Javier Zarzalejos-El Correo

  • La idea de Trump de que la relación transatlántica ha funcionado solo en favor de una Europa parasitaria es la decantación del populismo aislacionista

La victoria de Donald Trump ha coincidido con el trigésimo quinto aniversario de la caída del Muro de Berlín. Ninguna imagen desde entonces ha retratado mejor el triunfo del mundo libre sobre el totalitarismo comunista, decrépito, represivo y devastador para los pueblos a los que el comunismo sojuzgó durante décadas. Y pocos logros más tangibles de lo que representó el férreo compromiso atlántico que, uniendo a Europa y Estados Unidos, moldeó una gobernanza internacional basada en reglas e impulsó el crecimiento y la prosperidad ofreciendo estabilidad y disuasión frente a la Unión Soviética.

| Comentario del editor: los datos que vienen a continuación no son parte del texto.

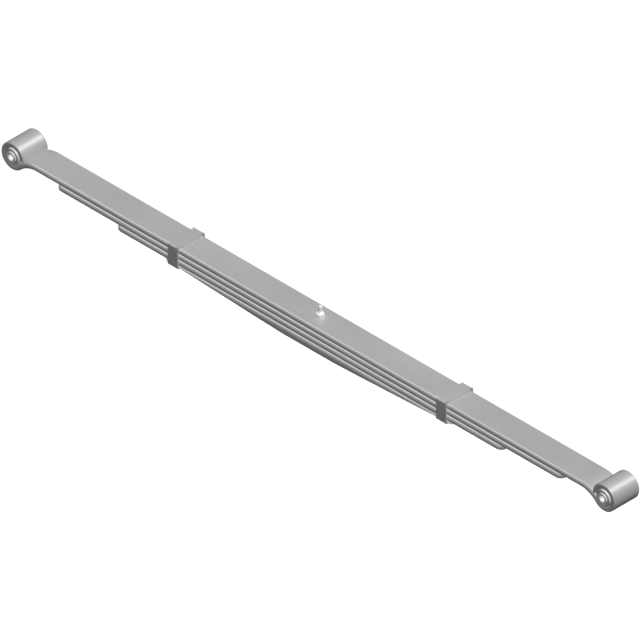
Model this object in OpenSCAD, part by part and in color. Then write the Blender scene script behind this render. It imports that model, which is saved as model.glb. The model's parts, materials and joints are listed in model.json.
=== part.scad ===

Cuando 35 años después miramos a lo que representa la relación transatlántica, la imagen es bien distinta. En Estados Unidos va a gobernar por segunda vez un presidente aislacionista en lo político y proteccionista en lo económico. Un presidente que, en vez de permanecer como un baluarte decisivo de disuasión frente al expansionismo ruso, se jacta de ser amigo de Putin, anuncia la asfixia financiera y armamentística de Ucrania y promete acabar la guerra -es decir, la invasión rusa- en 24 horas por el indisimulado procedimiento de obligar a los ucranianos a renunciar a una cuarta parte de su territorio para una ‘no solución’ a la coreana que permitirá a Putin nuevas aventuras para reconstruir lo que considera la esfera de influencia que Rusia tiene derecho a definir e imponer-

En 1989, Berlín seguía siendo una ciudad ocupada, Alemania una nación dividida y la OTAN una organización que demostraba su eficacia y su razón de ser como garantía de seguridad colectiva. Hoy la Alianza es una organización que contempla su futuro bajo un dramático interrogante. Para Trump, la OTAN parece ser un artefacto que solo prueba que, en efecto, Europa es un conjunto de países que parasitan la bondad de los americanos y ya ha advertido de que, si Rusia ataca a un miembro de la Alianza Atlántica, antes de prestar ninguna ayuda comprobará si el estado atacado ha pagado su cuota en forma de presupuesto de defensa. Lo paradójico es que los aliados más firmes e inconmovibles de EE UU son precisamente los países del Este y los bálticos que, a su vez, son los que se encuentran más directamente amenazados por las pretensiones rusas.

Europa es, sigue siendo, el primer socio económico de EE UU, pero eso tampoco parece que vaya a impedir que Trump decida una subida general de los aranceles que afectarán a los productos agrícolas e industriales europeos, también a los españoles. Con esos nuevos aranceles, Trump busca compensar la pérdida de ingresos que pueden suponer las rebajas fiscales comprometidas sin tener que reducir el gasto público animado por la rebaja de los tipos de interés.

La relación transatlántica ha producido garantías de seguridad y ha impulsado la progresiva liberalización del comercio; los dos factores que, como ha recordado el Informe Draghi, han sido determinantes del progreso del continente. La Unión Europea sigue siendo una gran potencia comercial y sigue necesitada de seguridad frente a Rusia. Eso debería conducir a una relación más equilibrada en la que Europa asuma mayores responsabilidades no ‘en vez de’ sino ‘junto a’ EE UU. La idea de que la relación transatlántica ha funcionado solo en beneficio de una Europa parasitaria es la decantación del populismo aislacionista que se alimenta en las mismas raíces del proteccionismo trumpista.

Trump no es responsable del deterioro de la relación transatlántica, que hace tiempo parece haber averiado su motor, que no es otro que propósito común basado en experiencias históricas y valores compartidos. Pero muchos indicios apuntan a que será el nuevo presidente de EE UU quien acelere la caducidad de ese paradigma de cooperación y relación preferente. Está por ver que en la Unión Europea existan el liderazgo, la claridad estratégica y la capacidad de diálogo con la nueva Administración republicana que impidan que ese deterioro alcance sus peores consecuencias, de manera que desde este lado del Atlántico se consiga recuperar el interés por una asociación necesaria para todas las partes.

Recientemente escuchaba a un experto advertir de que Europa había confiado su defensa a Estados Unidos, la energía a Rusia y el comercio a China. Con las salvedades que hay que hacer a cualquier generalización, este paradigma tiene que transformarse y eso está ocurriendo, seguramente no con la velocidad y la determinación que sería deseable, pero la dependencia energética de Rusia ha disminuido sustancialmente -con gran beneficio para Estados Unidos, por cierto- y el aumento en los gastos de defensa es ya un hecho, salvo el caso de España. En lo demás, queda desear que la imprevisibilidad de Trump, en este caso, nos sorprenda positivamente.